A research done by American psychologist, Walter Mischel, buttresses this point. In an experiment by Walter and his colleagues at Stanford University, they presented four-year-olds with a marshmallow and told the children that they had two options: (A.) ring a bell at any point to summon the experimenter and eat the marshmallow, or (B) wait until the experimenter returned about 15 minutes later, and earn two marshmallows. The results were quite revealing and educative. Mischel found that children were able to wait longer if they used certain “cool” distraction techniques (covering their eyes, hiding under the desk, singing songs, or imagining pretzels instead of the marshmallow in front of them), or if they changed the way they thought about the marshmallow (focusing on its similarity to a cotton ball, rather than on its gooey, delectable taste). The children, who waited longer, when re-evaluated as teenagers and adults, demonstrated a striking array of advantages over their peers. As teenagers, they had higher SAT scores, social competence, self-assuredness and self-worth, and were rated as their parents as more mature, better able to cope with stress, more likely to plan ahead, and more likely to use reason. They were less likely to have conduct disorders or high levels of impulsivity, aggressiveness and hyperactivity. As adults, the high delayers were less likely to have drug problems or other addictive behaviors, get divorced, or get overweight. Each minute that a preschooler was able to delay gratification translated to a .2% reduction in Body Mass Index 30 years later.

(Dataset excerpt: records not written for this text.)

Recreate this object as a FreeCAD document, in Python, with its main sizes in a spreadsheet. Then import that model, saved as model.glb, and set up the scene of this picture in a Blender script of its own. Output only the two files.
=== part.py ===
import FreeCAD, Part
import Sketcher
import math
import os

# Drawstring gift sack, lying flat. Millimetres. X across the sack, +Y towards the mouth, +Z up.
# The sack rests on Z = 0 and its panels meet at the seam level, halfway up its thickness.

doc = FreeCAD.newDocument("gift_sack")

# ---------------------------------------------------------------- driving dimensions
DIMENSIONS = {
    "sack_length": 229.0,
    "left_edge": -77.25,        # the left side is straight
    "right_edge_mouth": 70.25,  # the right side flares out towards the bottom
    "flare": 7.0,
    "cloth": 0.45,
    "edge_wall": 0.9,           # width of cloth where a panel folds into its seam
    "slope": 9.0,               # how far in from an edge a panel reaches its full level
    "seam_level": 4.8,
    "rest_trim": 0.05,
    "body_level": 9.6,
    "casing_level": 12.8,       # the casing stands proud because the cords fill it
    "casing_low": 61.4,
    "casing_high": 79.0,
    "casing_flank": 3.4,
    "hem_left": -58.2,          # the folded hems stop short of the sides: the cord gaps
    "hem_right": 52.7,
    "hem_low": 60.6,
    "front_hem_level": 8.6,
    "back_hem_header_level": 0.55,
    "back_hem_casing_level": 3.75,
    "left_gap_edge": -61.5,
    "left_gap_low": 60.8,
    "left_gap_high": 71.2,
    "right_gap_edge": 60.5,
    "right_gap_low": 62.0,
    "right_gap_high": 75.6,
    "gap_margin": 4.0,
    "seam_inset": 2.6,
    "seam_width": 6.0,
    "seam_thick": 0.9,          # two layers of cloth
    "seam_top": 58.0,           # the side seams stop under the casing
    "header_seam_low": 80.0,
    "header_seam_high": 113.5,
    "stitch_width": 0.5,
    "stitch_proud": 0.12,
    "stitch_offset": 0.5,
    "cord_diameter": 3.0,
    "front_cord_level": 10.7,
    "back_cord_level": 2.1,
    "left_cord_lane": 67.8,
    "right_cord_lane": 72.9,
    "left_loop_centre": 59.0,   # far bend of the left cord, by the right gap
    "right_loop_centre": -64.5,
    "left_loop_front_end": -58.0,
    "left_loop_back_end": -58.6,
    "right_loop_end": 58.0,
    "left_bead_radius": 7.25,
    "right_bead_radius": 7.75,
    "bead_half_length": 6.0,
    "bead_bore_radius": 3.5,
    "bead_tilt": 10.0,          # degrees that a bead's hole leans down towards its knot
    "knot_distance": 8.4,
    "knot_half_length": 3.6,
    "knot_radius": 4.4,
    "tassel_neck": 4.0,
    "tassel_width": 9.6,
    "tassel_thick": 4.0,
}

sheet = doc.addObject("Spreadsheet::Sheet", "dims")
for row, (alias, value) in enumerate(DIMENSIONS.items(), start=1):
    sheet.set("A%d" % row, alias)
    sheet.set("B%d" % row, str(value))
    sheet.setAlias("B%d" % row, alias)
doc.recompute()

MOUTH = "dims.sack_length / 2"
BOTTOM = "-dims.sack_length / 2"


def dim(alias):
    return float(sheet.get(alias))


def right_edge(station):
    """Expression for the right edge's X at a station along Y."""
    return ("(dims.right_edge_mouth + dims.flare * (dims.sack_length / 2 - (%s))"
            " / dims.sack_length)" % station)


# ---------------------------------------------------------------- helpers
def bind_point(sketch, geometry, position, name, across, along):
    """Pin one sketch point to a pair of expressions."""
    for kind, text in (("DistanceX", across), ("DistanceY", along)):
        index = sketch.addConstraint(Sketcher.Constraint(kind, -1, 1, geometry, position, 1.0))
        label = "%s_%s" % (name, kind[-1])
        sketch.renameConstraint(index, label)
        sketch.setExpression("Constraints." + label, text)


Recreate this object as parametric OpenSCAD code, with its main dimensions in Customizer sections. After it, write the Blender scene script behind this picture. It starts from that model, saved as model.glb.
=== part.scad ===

Applying “delayed gratification” in reverse to the examination context; it would be more like “delayed mortification”. It’s very simple, going ahead to discuss an already completed examination and finding out that you have failed woefully will make your grief period start earlier than it should, and thus last longer. Because when the results do come out, and now you have factual evidence of your failure, the sadness, depression, anger etc will stretch out further. My advice is, if you finish an examination you should just leave immediately no matter how well or bad you think you have performed. If you are in fact dragged into one of those potentially self-deprecating conversations, try and limit the length of your responses and never give definite ones. Just say things like “it was ok”, “I am hopeful” things like that. This is because if you don’t it can go two ways. The first way is that, you did in fact do very well on the examination and by talking about your answers you make a couple of people sad about their own performance, you might even draw upon yourself some level of hatred for this. The second way is that you did not perform well and by talking with those who have done quite well you feel quite sad and filled with despair. Your self-confidence is majorly battered. So why not delay this impending period of gloom and just have fun for the time being, do the things that make you the most happy, who knows by so doing you might actually be preparing yourself better for the fall. Plus its Christmas, who wants to spoil the holiday spirit by thinking about failure all thru, that’s just insane.
Again I wish everyone around the world who wrote examinations of any kind, not just ACCA, success, and if you do not pass, well the world goes on. After all Abraham Lincoln lost Eight!!!! elections before becoming President of USA. Perseverance is Key.
HAPPY HOLIDAYS PEOPLE.
Simple Advice: If you encounter those overtly insistent one just say to them “Shhhh….Quiet Please, It’s Over Already.”